** Start DATA LISTING **

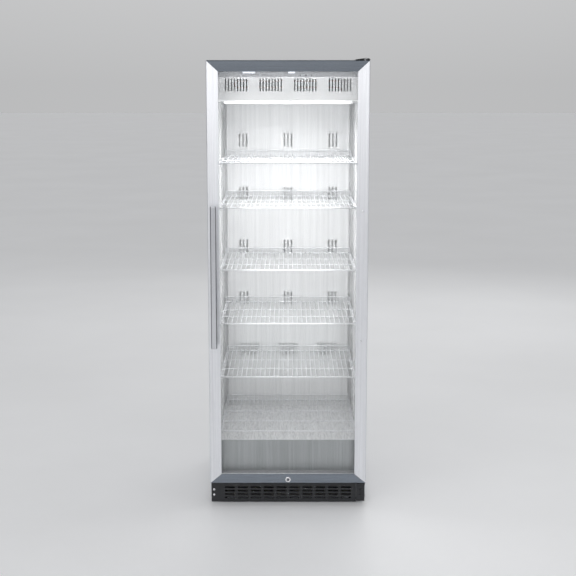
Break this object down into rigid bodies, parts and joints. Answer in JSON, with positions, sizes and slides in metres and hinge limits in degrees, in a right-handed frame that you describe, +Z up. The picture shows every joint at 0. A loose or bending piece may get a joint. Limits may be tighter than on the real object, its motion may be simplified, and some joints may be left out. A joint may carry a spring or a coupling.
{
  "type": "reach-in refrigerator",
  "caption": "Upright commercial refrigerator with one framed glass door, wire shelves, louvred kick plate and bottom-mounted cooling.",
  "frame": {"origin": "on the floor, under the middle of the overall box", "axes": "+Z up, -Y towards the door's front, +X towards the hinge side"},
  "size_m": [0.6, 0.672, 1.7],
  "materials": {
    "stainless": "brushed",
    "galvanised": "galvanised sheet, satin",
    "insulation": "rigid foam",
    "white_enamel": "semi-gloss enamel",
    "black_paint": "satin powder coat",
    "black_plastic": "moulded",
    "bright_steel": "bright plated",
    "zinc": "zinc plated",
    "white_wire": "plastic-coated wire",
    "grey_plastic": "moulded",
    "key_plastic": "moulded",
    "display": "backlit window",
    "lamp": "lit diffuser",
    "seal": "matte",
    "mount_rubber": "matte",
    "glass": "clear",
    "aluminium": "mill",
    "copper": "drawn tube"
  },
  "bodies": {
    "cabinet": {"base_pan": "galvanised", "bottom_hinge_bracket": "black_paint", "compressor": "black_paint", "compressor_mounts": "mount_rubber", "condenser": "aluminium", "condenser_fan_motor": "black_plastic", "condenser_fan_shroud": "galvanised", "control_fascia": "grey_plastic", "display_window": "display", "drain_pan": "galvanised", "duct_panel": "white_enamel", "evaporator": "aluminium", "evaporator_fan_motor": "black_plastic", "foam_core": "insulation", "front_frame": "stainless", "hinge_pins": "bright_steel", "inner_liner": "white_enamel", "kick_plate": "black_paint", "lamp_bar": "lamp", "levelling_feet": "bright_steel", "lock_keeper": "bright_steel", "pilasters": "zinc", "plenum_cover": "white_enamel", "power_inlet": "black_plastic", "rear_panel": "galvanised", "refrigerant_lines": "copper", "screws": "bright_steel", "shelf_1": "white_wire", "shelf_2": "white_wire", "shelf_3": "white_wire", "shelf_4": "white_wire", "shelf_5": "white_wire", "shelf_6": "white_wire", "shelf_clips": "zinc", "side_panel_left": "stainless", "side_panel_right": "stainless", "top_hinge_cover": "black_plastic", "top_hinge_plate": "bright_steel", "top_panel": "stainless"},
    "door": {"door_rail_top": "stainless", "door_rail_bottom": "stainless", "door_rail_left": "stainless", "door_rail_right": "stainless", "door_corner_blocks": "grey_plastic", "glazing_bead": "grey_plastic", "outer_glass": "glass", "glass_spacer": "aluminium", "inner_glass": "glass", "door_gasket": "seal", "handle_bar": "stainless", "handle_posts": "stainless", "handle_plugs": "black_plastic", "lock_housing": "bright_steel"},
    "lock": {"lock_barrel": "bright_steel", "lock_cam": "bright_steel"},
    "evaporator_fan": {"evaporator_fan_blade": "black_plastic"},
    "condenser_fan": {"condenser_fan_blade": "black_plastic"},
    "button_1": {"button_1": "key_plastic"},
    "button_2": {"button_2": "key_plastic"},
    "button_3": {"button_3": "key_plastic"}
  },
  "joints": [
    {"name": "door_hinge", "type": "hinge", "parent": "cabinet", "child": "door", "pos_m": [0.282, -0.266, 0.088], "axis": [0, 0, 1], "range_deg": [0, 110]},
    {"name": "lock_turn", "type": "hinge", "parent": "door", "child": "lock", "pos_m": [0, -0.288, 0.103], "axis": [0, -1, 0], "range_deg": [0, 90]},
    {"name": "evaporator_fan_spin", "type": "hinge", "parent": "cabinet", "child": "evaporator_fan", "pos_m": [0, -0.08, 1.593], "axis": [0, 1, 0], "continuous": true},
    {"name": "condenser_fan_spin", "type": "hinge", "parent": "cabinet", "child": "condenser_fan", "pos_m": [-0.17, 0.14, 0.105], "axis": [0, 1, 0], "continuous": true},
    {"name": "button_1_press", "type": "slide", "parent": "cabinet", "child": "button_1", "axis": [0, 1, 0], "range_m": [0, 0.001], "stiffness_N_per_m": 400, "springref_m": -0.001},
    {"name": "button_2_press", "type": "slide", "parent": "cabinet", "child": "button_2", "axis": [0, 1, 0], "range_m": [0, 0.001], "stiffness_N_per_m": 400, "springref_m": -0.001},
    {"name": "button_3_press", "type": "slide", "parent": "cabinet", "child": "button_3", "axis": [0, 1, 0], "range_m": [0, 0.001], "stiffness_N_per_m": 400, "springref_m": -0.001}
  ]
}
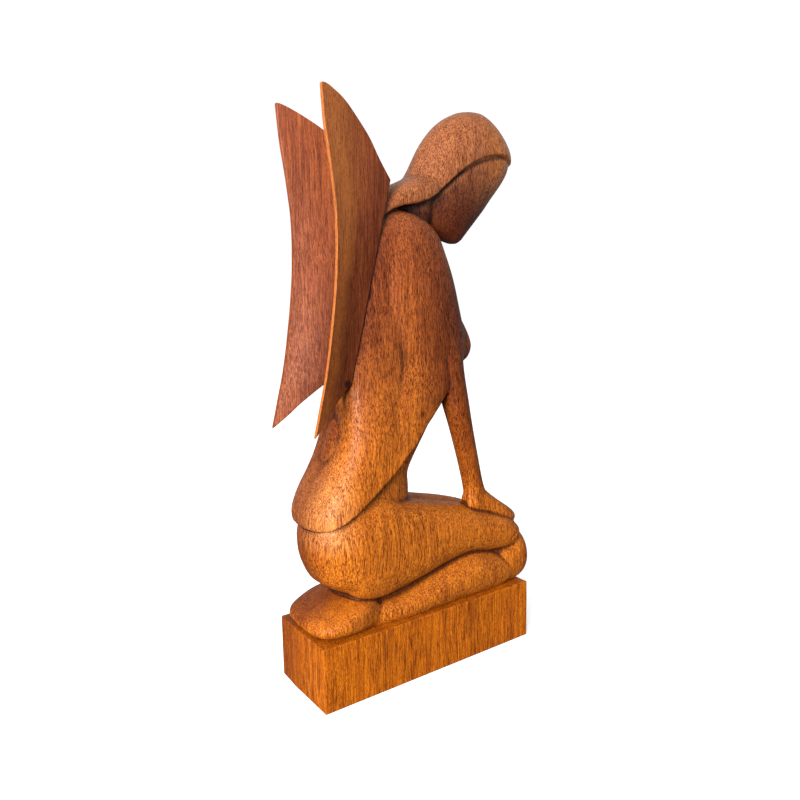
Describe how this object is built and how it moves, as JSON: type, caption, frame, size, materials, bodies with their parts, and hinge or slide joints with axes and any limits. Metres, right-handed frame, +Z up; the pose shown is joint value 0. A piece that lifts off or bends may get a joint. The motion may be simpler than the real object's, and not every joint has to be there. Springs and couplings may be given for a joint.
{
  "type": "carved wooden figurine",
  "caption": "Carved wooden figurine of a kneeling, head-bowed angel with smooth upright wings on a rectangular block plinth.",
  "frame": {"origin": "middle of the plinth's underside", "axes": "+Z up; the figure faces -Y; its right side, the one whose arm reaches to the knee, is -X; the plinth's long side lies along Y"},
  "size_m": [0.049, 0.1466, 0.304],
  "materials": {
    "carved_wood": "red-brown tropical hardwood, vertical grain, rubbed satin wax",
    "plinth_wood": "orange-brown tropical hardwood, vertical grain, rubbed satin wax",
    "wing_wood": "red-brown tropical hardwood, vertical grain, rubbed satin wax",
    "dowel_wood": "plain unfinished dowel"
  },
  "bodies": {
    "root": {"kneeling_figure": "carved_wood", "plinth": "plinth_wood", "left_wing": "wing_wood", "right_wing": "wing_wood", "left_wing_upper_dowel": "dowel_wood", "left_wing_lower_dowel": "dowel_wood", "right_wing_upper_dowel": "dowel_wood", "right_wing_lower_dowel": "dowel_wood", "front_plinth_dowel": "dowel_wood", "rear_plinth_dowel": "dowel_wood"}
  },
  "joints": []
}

** End DATA LISTING **
** Start DATA LISTING **

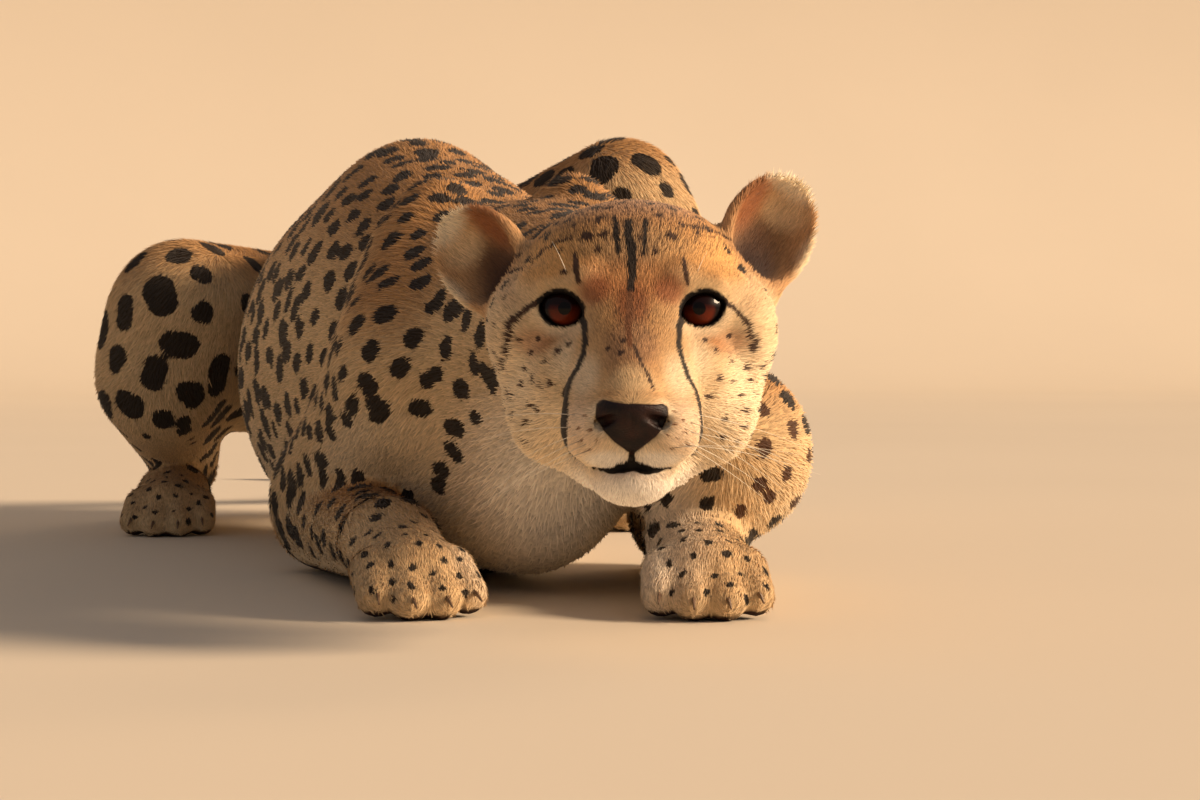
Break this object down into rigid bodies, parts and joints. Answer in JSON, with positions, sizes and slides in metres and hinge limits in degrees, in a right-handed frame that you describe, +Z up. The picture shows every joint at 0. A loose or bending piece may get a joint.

** End DATA LISTING **
** Start DATA LISTING **

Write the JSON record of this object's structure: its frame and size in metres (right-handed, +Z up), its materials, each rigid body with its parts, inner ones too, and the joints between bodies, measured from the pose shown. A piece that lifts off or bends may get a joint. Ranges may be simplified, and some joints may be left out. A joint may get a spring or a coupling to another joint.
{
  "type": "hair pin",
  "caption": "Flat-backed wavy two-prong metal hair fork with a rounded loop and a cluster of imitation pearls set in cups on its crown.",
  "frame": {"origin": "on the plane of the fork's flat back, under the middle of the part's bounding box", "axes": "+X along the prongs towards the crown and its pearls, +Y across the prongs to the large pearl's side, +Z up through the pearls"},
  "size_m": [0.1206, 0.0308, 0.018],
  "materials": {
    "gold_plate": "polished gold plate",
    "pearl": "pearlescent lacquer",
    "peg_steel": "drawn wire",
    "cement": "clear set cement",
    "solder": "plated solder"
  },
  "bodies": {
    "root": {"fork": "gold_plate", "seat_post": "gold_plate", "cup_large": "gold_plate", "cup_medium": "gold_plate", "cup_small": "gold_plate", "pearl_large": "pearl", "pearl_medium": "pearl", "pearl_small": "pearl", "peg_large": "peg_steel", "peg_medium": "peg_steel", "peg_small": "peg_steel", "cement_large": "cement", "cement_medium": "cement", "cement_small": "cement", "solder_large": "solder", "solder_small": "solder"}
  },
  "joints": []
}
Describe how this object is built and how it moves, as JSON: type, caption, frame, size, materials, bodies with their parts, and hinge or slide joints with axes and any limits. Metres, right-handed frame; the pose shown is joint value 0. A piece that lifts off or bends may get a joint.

** End DATA LISTING **

> _PROBLEM TO WORK ON_:
Count every line in the entries above where the word "their" appears; respond with the number alone.

> _TASK SOLUTION_:
2